Quels seront les impacts liés à ce projet ?
Le projet va créer une dynamique économique. Il va bénéficier aux jeunes de la région et aussi aux investisseurs privés. Nous avons près de 219 projets qui vont être attribués aux exploitants. Parmi ces projets, il y a 100 projets qui sont destinés aux jeunes de la région. L’objectif de ces projets et d’intégrer les jeunes, car il faut noter que ce projet se penche aussi sur le volet social et solidaire. Ce projet aura un fort impacts socio-économiques.

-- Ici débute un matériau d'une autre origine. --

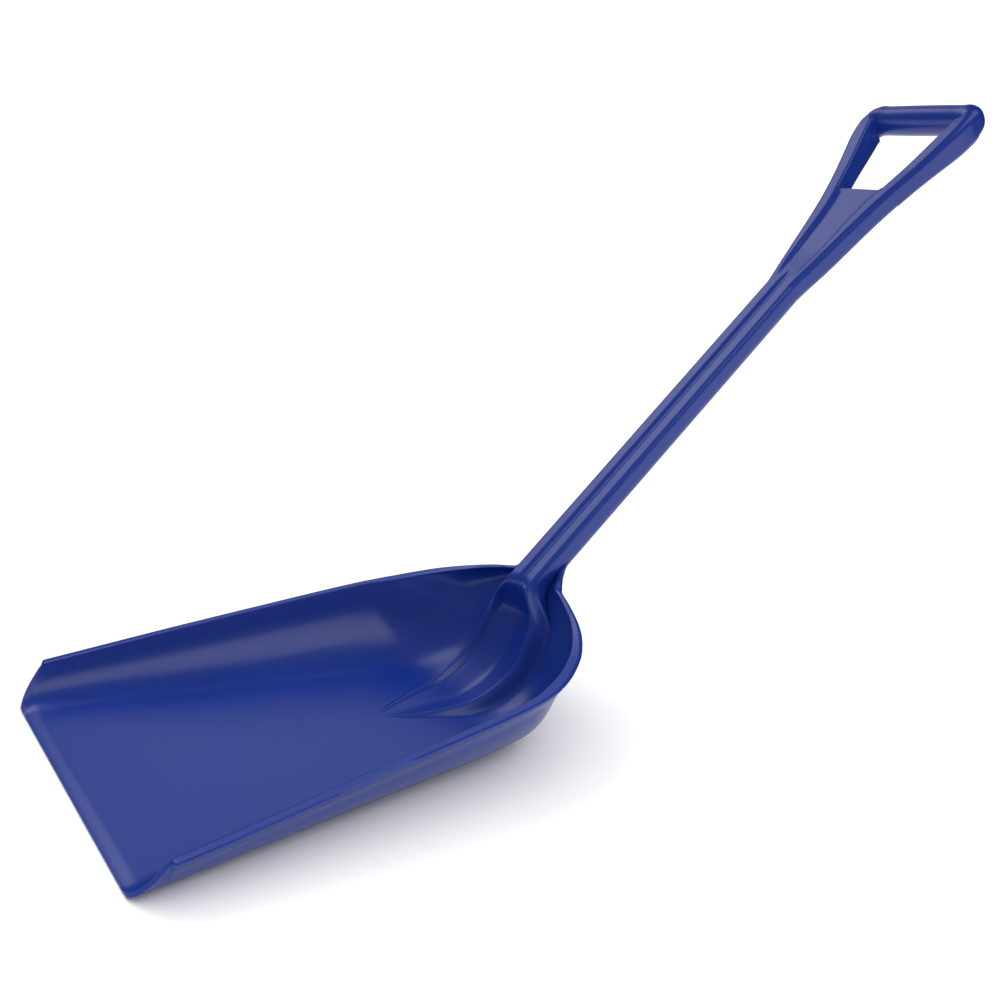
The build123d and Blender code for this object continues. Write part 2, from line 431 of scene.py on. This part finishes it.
rampShape = {
    "joinStart": 462,
    "joinEnd": 503,
    "ringSpacing": 2.6,
    "closeSpacing": 1.4,
    "bottomRound": 4,
    # the join's underside may sink to this depth, starting from this travel
    "tuckDepth": 20,
    "tuckStart": 494,
    "tuckRun": 9,
    # travel, crest height over the pan, crest's place from the middle, skirt and inner fall widths,
    # height at the foot of the inner fall and height in the middle of the hollow
    "rows": (
        (270, 0.0, 2.0, 4.0, 1.0, 0.0, 0.0),
        (280, 0.9, 6.0, 5.0, 3.0, 0.3, 0.1),
        (290, 1.7, 11.0, 6.0, 4.0, 0.8, 0.1),
        (302, 2.7, 16.0, 7.5, 5.0, 1.4, 0.1),
        (316, 4.2, 20.5, 9.0, 6.0, 2.4, 0.1),
        (332, 6.4, 24.6, 10.5, 7.0, 3.4, 0.1),
        (353, 9.6, 29.4, 12.0, 8.2, 4.8, 0.2),
        (380, 12.6, 33.8, 13.0, 9.4, 6.0, 0.4),
        (415, 14.2, 36.2, 13.5, 10.0, 6.6, 0.6),
        (449, 15.8, 34.2, 13.0, 9.4, 7.4, 1.0),
        (472, 19.4, 27.6, 11.5, 8.0, 11.0, 4.0),
        (488, 23.6, 20.0, 9.0, 6.4, 17.5, 13.0),
        (500, 26.5, 15.0, 7.0, 5.0, 24.5, 22.5),
    ),
}


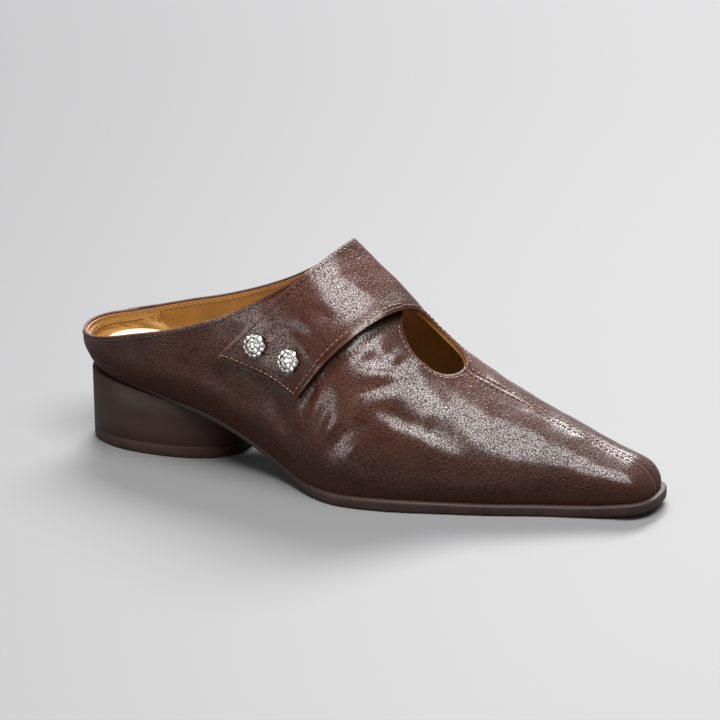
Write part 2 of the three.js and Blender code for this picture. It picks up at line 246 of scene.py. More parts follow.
# the collar reaches the top line at the strap's peak
shoe["peakAt"] = crossing(110.0, 127.0, lambda x: collarHeight(x) < sectionAt(x)["ridge"])
keyhole = {
    "back": 153.5, "widest": 167.4, "front": 180.3, "middle": -1.5,
    "outer": -15.0, "inner": 11.8, "outerPower": 2.0, "innerPower": 1.55, "frontPower": 2.15,
    "blend": 3,               # over this length the inner edge joins the top line
    "swingFrom": 140,         # from here the outer edge swings to the keyhole's middle
}
seam = {"at": (180.3, 195, 208, 236, 262), "y": (-0.8, 1.6, 3.0, 3.0, 2.2)}
seamY = curveThrough(seam["at"], seam["y"])
strapCut = {
    "rearLow": (80.7, 52.8),
    "frontAt": (121.5, 126, 131.2, 137.5, 144, 149, 153.5, 156.5),
    "frontHeight": (41.2, 48.5, 56.2, 64.5, 71, 74.2, 74.9, 73.5),
    "lift": 1.5,              # how far the strap lies above the last
    "thick": 1.4,
    "rise": 1.9, "riseReach": 9,      # its front edge stands up near the top line
    "stand": 0.9, "standReach": 5,    # and a little on the outer side
    "dip": 1.1,               # how far the leather under it gives way
}


def keyholeY(x, side):
    hole = keyhole
    if x < hole["widest"]:
        t = (hole["widest"] - x) / (hole["widest"] - hole["back"])
        power = hole["outerPower"] if side < 0 else hole["innerPower"]
    else:
        t = (x - hole["widest"]) / (hole["front"] - hole["widest"])
        power = hole["frontPower"]
    reach = (hole["outer"] if side < 0 else hole["inner"]) - hole["middle"]
    return hole["middle"] + reach * max(0.0, 1 - min(1.0, t) ** power) ** (1 / power)


def topGirth(x, side):
    # how far up the leather of one side goes
    back = keyhole["back"]
    if x < shoe["peakAt"]:
        return girthAtHeight(x, collarHeight(x), side)
    if x > keyhole["front"]:
        return girthAtY(x, seamY(x))
    if x > back:
        if side < 0 or x > back + keyhole["blend"]:
            return girthAtY(x, keyholeY(x, side))
        return mix(0.0, girthAtY(x, keyholeY(x, side)), (x - back) / keyhole["blend"])
    if side > 0:
        return 0.0
    swing = smooth(x, keyhole["swingFrom"], back)
    return girthAtY(x, mix(sectionAt(x)["lean"], keyhole["middle"], swing))


def spacedAlong(side, start, end, spacing):
    # stations so close that neither the edge of the sole nor the top edge steps further than the
    # spacing, looked for most finely at the two rounded ends
    fine = 3000
    found, marks = [], None
    for i in range(fine + 1):
        x = shoe["length"] * (1 - math.cos(math.pi * (i / fine))) / 2
        if x < start or x > end:
            continue
        now = (onLast(x, side), onLast(x, side * 2), onLast(x, topGirth(x, side)))
        if marks is None or max((a - b).length for a, b in zip(now, marks)) >= spacing:
            found.append(x)
            marks = now
    found[-1] = end
    return found


def roundHeel(outerXs, innerXs):
    # columns from the outer side round the heel to the inner side, as (x, side)
    return [(x, -1) for x in reversed(outerXs)] + [(x, 1) for x in innerXs[1:]]


# Soft troughs and ridges listed for the outer side: points as (x, height), then depth and width.
creases = (
    (((165, 58), (159, 56), (152, 57.5), (145, 60)), 1.2, 2.3),
    (((166.5, 51.5), (158, 50.2), (151, 48.6), (143, 45.5)), 1.1, 2.6),
    (((158, 62), (153, 60.5), (148, 61.5)), 0.7, 1.8),
    (((129, 47), (126, 42), (123, 36)), 1.1, 2.3),
    (((154, 37), (148, 32), (142.5, 26.5), (138.5, 20.5)), 1.2, 2.6),
    (((147, 38), (141, 30), (136, 23)), 0.9, 2.1),
    (((137, 42), (133, 34), (130, 27)), 0.7, 2.4),
    (((170, 44), (180, 36), (192, 30)), 0.7, 3.6),
    (((150, 44), (162, 40), (176, 34), (190, 27)), 0.8, 3.2),
    (((104, 40), (110, 33), (117, 24)), 0.8, 3.6),
    (((70, 52), (78, 44), (88, 36)), 0.5, 4.2),
    (((119.5, 38), (126, 45.5), (132.5, 54), (139.5, 62), (146, 68.5), (152, 72)), 1.1, 2.3),
)
strapCreases = (
    (((103.5, 63), (108.5, 68.5), (113, 75)), 0.9, 1.6),
    (((128, 62), (121, 67), (114, 69.5)), 0.8, 2.4),
    (((141, 78), (133, 82), (126, 83)), 0.7, 2.6),
    (((133, 88), (127, 86), (121, 85)), 0.6, 2.0),
    (((133, 72), (127, 75), (120, 76)), 0.6, 2.2),
)
creaseShape = {"ridgeAt": 2.1, "ridgeShare": 0.4, "farthest": 60}     # the ridge beside each trough
mottle = {"size": 18.0, "depth": 0.6, "fineSize": 6.5, "fineDepth": 0.24}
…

Il a pour objectif la production de plus de 415 000 tonnes de primeurs (maraîchage), comme production supplémentaire, par rapport à la production actuelle dans la région. Il va aussi nous permettre de créer 10 000 emplois permanents et aussi près d’un milliard de dirhams comme valeur ajoutée. Le projet va créer une dynamique économique très importante car il va attirer près de 2,5 milliards de dirhams comme investissement dans la zone, dans le périmètre agricole. En plus de cela, il y a la sécurisation de l’approvisionnement du secteur agricole et l’eau potable, car nous utiliserons désormais une source pérenne. La ressource de l’eau de mer est inépuisable comparé aux eaux conventionnelles. Ce projet donnera une garantie aux investisseurs qui seront rassurés et pourront ainsi investir dans la région. Il va aussi contribuer à l’ouverture de plusieurs voies de développement, notamment avec l’installation des réseaux électrique. La couverture en électricité se fait actuellement dans les environs et périphérie de la région. Avec cet approvisionnement qui sera disponible, il va ouvrir plusieurs voies de développement pour le secteur touristique, et plusieurs autres secteurs économiques. L’emplacement de la station sera située à 130 kilomètres de la ville de Dakhla. Elle va permettre de tirer la région vers le nord en termes de développement.
Quelques chiffres concernant ce projet d’envergure ?
La station de dessalement aura une capacité de 37 millions de mètres cubes par an, dont 7 millions de mètres cubes par an sera réservé à l’eau potable pour la province de Dakhla et ses environs. Pour le parc urbain, la capacité s’élève à presque 60 mégawatts par an. Le réseau de délégation sera quant à lui irriguée par un débit total de 1mètre cube par seconde.